For careful listeners, it was Bush who landed the knockout

October 16, 2004|by Mark D. Thomas, Hagerstown

To the editor:

As a former high-school English teacher and life-long Republican, I'll confess I've sometimes been disappointed by President Bush's occasional ineloquence. Meanwhile, I'm also aware that classical debate favors people with a talent for memorizing facts to support arguments. So, I didn't expect Bush to deliver a knockout punch as some in my party might have hoped.

Nevertheless, in my view, President Bush won virtually every round. While Kerry offered the classic academic debater's style, his substance was entirely the same (and, as usual, logically flawed and laden with contradictions) and was presented in a condescending, patrician tone. In fact, the content of his presentation was little more than, "Anything you can do, I can do better."

Confronted with Kerry's repeated contradictions, Bush said, "the only thing consistent about my opponent is his inconsistency." Well, I think there's another consistency in Kerry's repeated flip-flops: He's consistently opposed to any Republican who's in a position of leadership, regardless of the rightness of his opponent's cause or the logic of his opponent's rationale. Kerry's political position is, in fact, always the same: He's always on the far left; it's his rationale that changes constantly. He doesn't really believe in anything, except what will distinguish him from the one who's got the power and responsibility.


Having said that, more significant than Kerry's continued contradictions was his astonishing lack of intuition and insight. In contrast, while Bush may not be eloquent, he is gifted with a sort of visionary intuition - and this is, in fact, the most significant difference between the two candidates' characters.

Regrettably, the President's occasional lack of eloquence may obscure one's perception of this intuition, and so, one needs to listen carefully at a different level to discern this.

It seemed to me, for example, that the most telling point in the debate was Kerry's condescending assertion that "Osama bin Laden was the enemy who attacked us, not Sadam Hussein." True enough at a certain stiff, intellectual level. However, this assertion revealed that Kerry believes we should devote our resources to hunting down one man and one group based upon their manifest responsibility for one day - 9/11. But this is the old way of thinking and will never work, since, by this analysis, the enemy has to strike first before we can "justly" identify and attack them. This is the reason we have for decades endured repeated terrorist attacks when we, and Israel, have dealt with terrorism in the past. They hit us, and, if we "know" who did it or where they came from, we hit back. There's no end to it.

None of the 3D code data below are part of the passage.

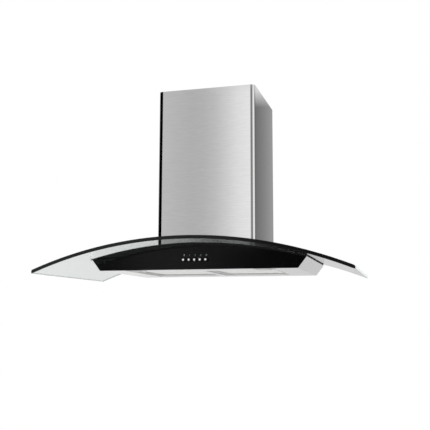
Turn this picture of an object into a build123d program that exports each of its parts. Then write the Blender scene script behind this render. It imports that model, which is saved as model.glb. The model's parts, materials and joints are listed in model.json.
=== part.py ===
from build123d import *
import math
import os

os.makedirs("parts", exist_ok=True)

# Curved glass wall hood, in millimetres. X runs along the wall, the cook stands on the
# -Y side, Z is up. The wall is the plane y = 0, and the origin is the middle of the two
# wall-fixing holes. Depths are distances from the wall.

# ---------------------------------------------------------------- driving sizes

# glass canopy, with a notch for the motor box
glass_width = 900
glass_depth = 490
glass_thick = 8
glass_radius = 1200
glass_crown_z = -66
glass_corner = 6
glass_bevel = 0.8
notch_margin = 10
notch_corner = 10

# canopy body under the glass
body_depth = 378
body_height = 84
bottom_width = 578
shoulder_width = 630
sheet = 1.2
bend = 2.5
fascia_thick = 4
fascia_corner = 4
fascia_bevel = 0.5
fascia_gap = 0.6
gasket_thick = 3
gasket_band = 16
gasket_inset = 1
air_rear = 20
air_margin = 3

# clearances
running = 0.05
shaft_fit = 0.03
skin_gap = 0.15
play = 0.3
screw_play = 0.2
bolt_play = 0.4
glass_hole_play = 1.6

# fasteners
bolt_radius = 2.9
bolt_head_radius = 5.8
bolt_head_thick = 4
bolt_tail = 3.2
screw_radius = 1.9
screw_head_radius = 3.5
screw_head_thick = 1.6
screw_tail = 3.5
stud_radius = 2
stud_length = 10
stud_inner_x = 105
stud_inset = 54
stud_rise = 30
stud_nut_radius = 4
stud_nut_thick = 3.2

# filters: two in a well, hinged at the rear
side_panel = 70
front_panel = 66
well_rear = 55
divider_width = 14
lip_height = 15
filter_gap = 1.2
filter_recess = 3
filter_thick = 9
filter_skin = 1
filter_bar = 12
filter_front_bar = 36
filter_corner = 4
filter_groove = 8
mesh_play = 0.25
mesh_pitch_x = 18
mesh_pitch_y = 20
mesh_hole_x = 14
mesh_hole_y = 16
pivot_radius = 2
pivot_inset = 4.5
pivot_proud = 0.4

# filter latches
latch_width = 26
latch_length = 12
latch_thick = 5
latch_travel = 5
latch_wall = 9
tongue_width = 16
tongue_thick = 3
tongue_root = 1
keeper_play = 1
thumb_ridge = 1.5
thumb_inset = 3

# lamps and their driver
lamp_inset = 29
lamp_radius = 27
lamp_wall = 1.5
bezel_lip = 5
bezel_thick = 1
bezel_tube = 4
lens_thick = 3
lens_edge = 1
can_height = 24
can_shoulder = 14.4
can_top_radius = 13.5
driver_width = 70
driver_depth = 28
driver_height = 22
driver_corner = 3
driver_gap = 18

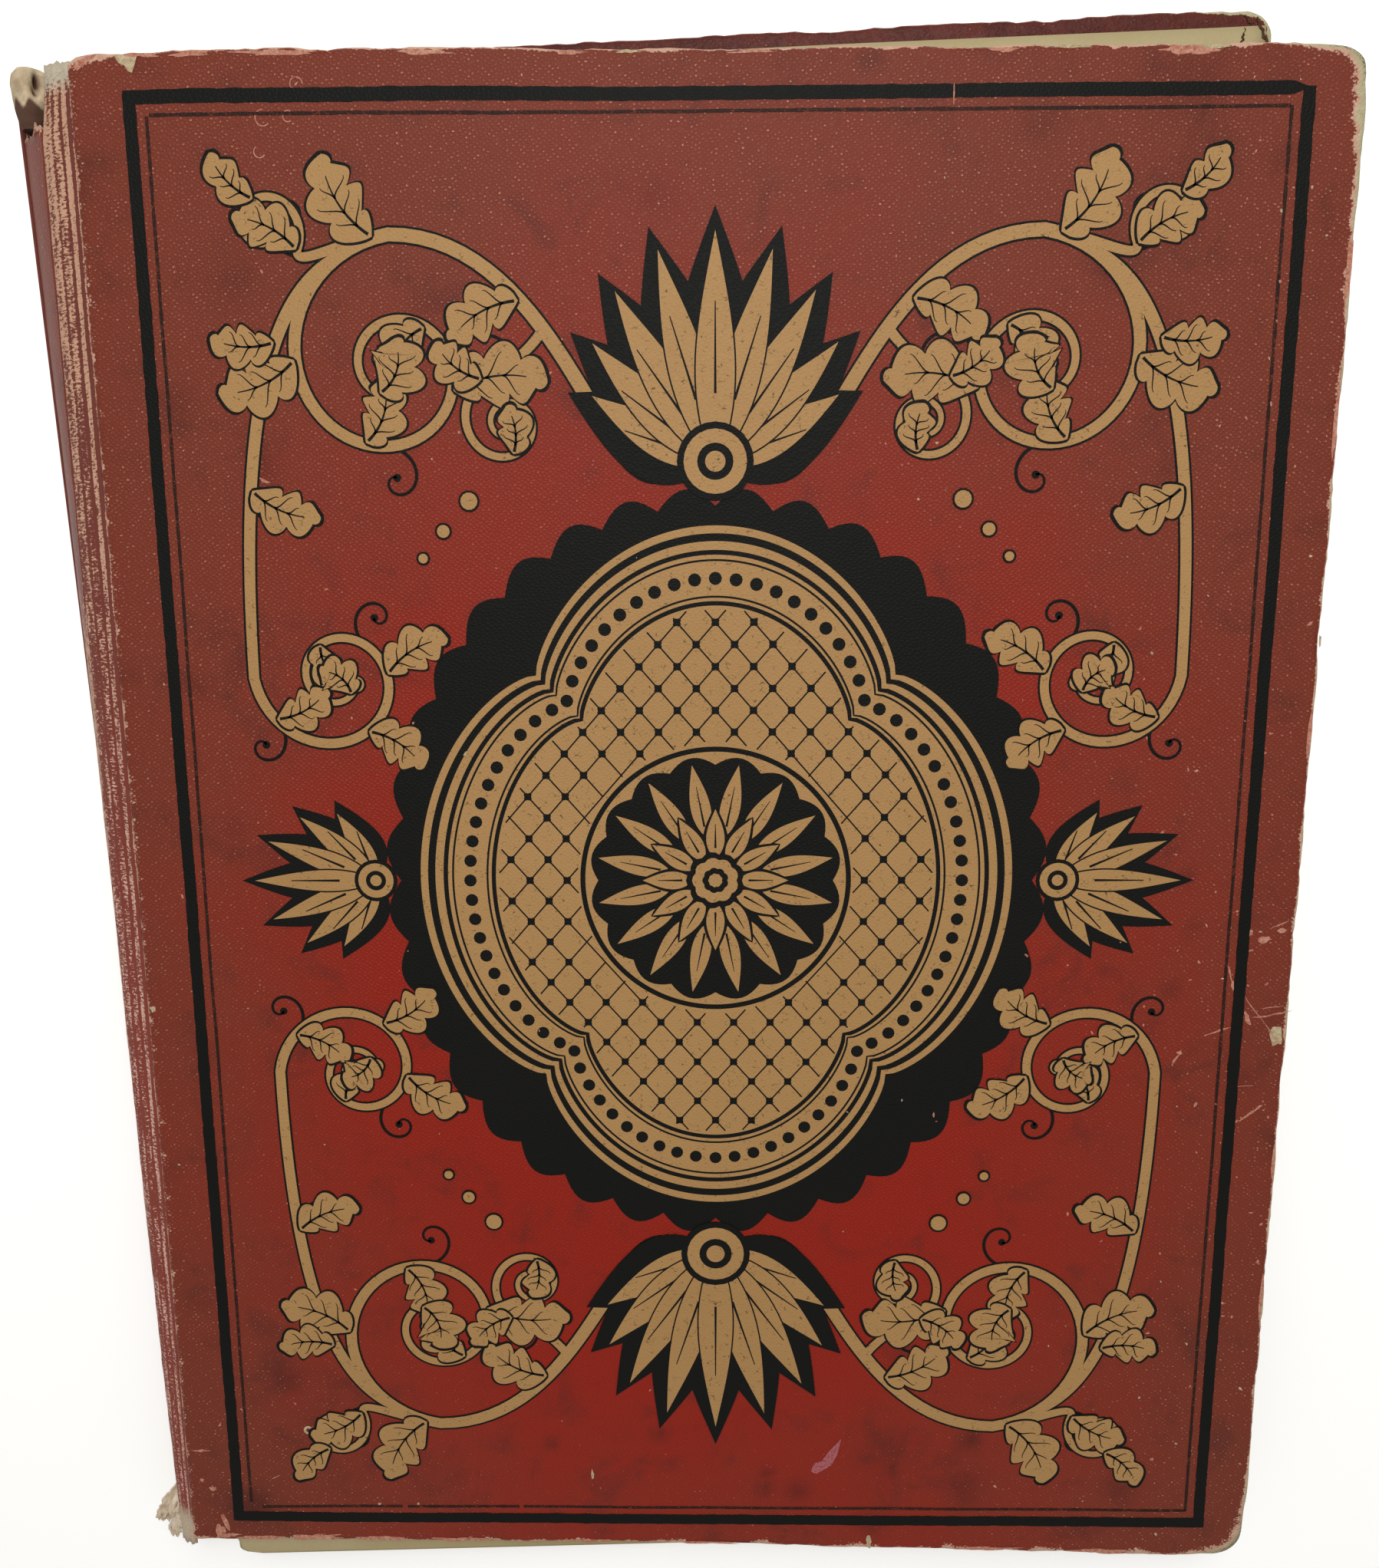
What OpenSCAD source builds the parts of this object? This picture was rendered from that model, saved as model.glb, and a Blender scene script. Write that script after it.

Until Bush came along, we never got it right. But Bush has finally and definitively identified our enemy, before that enemy attacks again. He intuitively understands that our enemy is not one man or one group, but all those who think and act in the same way - all those who are moved by the same spirit. So, for President Bush, this is a spiritual battle, not a police action; it's good versus evil, and as we are fighting evil in Iraq, we are fighting the very same enemy, regardless of its name, nationality, political affiliation or the battleground.

Face it, Kerry's real goal is to get out of Iraq, when merely getting out will mean more of the same. Bush's goal is to change Afganistan and Iraq, and thus to change the Middle East and the world, and we won't leave until we have.

And so, my sense is that the president's view of the world is spiritually informed while Kerry's is not. Indeed, if you ask yourself which of the two candidates really believes in God and which believes that what America does or doesn't do should be informed by a broader sense of America's role in world history as a force for good, I would submit that Kerry is an agnostic. Kerry cares more about what Kofi Annan thinks than what God thinks.

Perhaps, then, this election is a poll on whether Americans still believe in a God of history, a God who calls upon America to accept, not shy away from, its responsibility to be a force for good in the world. And if America would still be a force for good in the world, we must recognize that evil is our enemy.